Perang Tanpa Suara: Peran Drone dalam Konflik Global dan Dampaknya ke Dunia Akademik

Dalam beberapa dekade terakhir, dunia telah menyaksikan perubahan besar dalam cara perang dijalankan. Salah satu teknologi yang menjadi pusat perhatian adalah drone. Drone, atau pesawat tanpa awak, kini bukan lagi sekadar alat hobi atau pengantar paket, melainkan senjata canggih yang digunakan dalam berbagai konflik di seluruh dunia.

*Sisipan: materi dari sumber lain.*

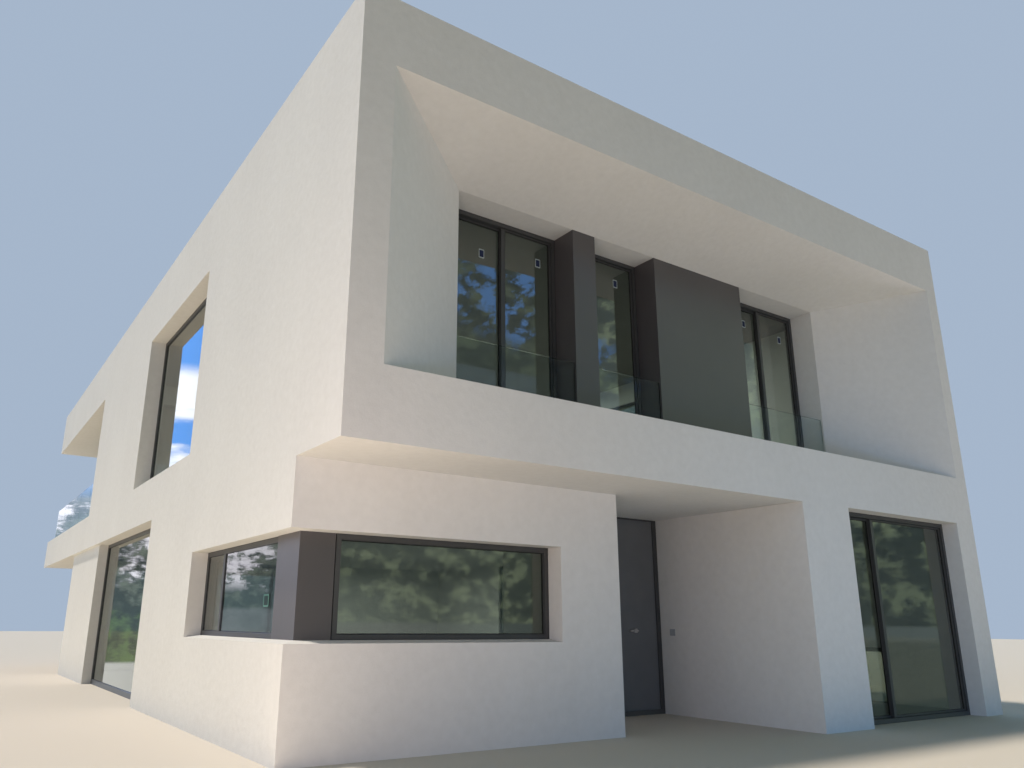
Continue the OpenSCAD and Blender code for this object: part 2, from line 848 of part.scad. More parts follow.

Drone militer memiliki kemampuan luar biasa. Dengan dikendalikan dari jarak jauh, drone bisa melakukan pengintaian, membawa senjata, bahkan meluncurkan serangan ke sasaran tertentu. Tanpa perlu menerbangkan pesawat tempur berawak, negara-negara besar seperti Amerika Serikat, Rusia, dan China menggunakan drone untuk misi-misi penting, seperti memata-matai wilayah musuh atau menargetkan kelompok tertentu dengan presisi tinggi.

Yang membuat penggunaan drone semakin mengkhawatirkan adalah karena operasinya nyaris tanpa suara dan tak terlihat oleh mata telanjang. Dalam satu kali misi, sebuah drone bisa berada di udara selama berjam-jam, mengumpulkan data, tanpa disadari oleh targetnya. Inilah yang disebut sebagai “perang tanpa suara”—tanpa deru tank, tanpa desing peluru, namun tetap mematikan.

Namun, penggunaan drone dalam konflik global bukan hanya urusan militer semata. Kehadirannya juga memberikan dampak yang signifikan ke dunia akademik. Banyak universitas, terutama yang fokus pada teknologi, pertahanan, dan etika, mulai menaruh perhatian besar pada perkembangan drone.

Dari sisi teknologi, para mahasiswa teknik elektro, teknik mesin, dan ilmu komputer mempelajari cara kerja drone, dari desain baling-baling hingga pemrograman sistem navigasinya. Drone menjadi bahan ajar dan proyek riset yang menarik. Bahkan, banyak kampus kini memiliki laboratorium drone sendiri.

Dari sisi sosial dan etika, bidang seperti hubungan internasional dan filsafat juga ikut terlibat. Pertanyaan-pertanyaan penting muncul: Apakah penggunaan drone dalam perang melanggar hak asasi manusia? Siapa yang bertanggung jawab jika drone menyerang target yang salah? Apakah ini bentuk perang yang lebih “bersih” atau justru lebih membahayakan?

Mahasiswa juga diajak berpikir kritis tentang penggunaan teknologi canggih dalam konteks kemanusiaan. Di sinilah pentingnya dunia akademik: bukan hanya mengikuti tren teknologi, tetapi juga mengkaji dan mengkritisinya dari berbagai sudut pandang.

Di Indonesia sendiri, beberapa universitas sudah mulai mengembangkan program studi atau mata kuliah yang berkaitan dengan teknologi drone. Bahkan, beberapa kampus bekerja sama dengan instansi militer atau industri teknologi untuk mengembangkan drone lokal yang bisa digunakan untuk berbagai keperluan, dari pemetaan wilayah hingga pengawasan kebakaran hutan.

Kesimpulannya, perang tanpa suara lewat drone telah mengubah banyak hal—bukan hanya di medan tempur, tetapi juga di ruang kelas. Dunia akademik tidak bisa tinggal diam. Justru di sinilah perannya semakin penting: menyiapkan generasi yang tak hanya canggih secara teknologi, tetapi juga bijak dalam menggunakannya.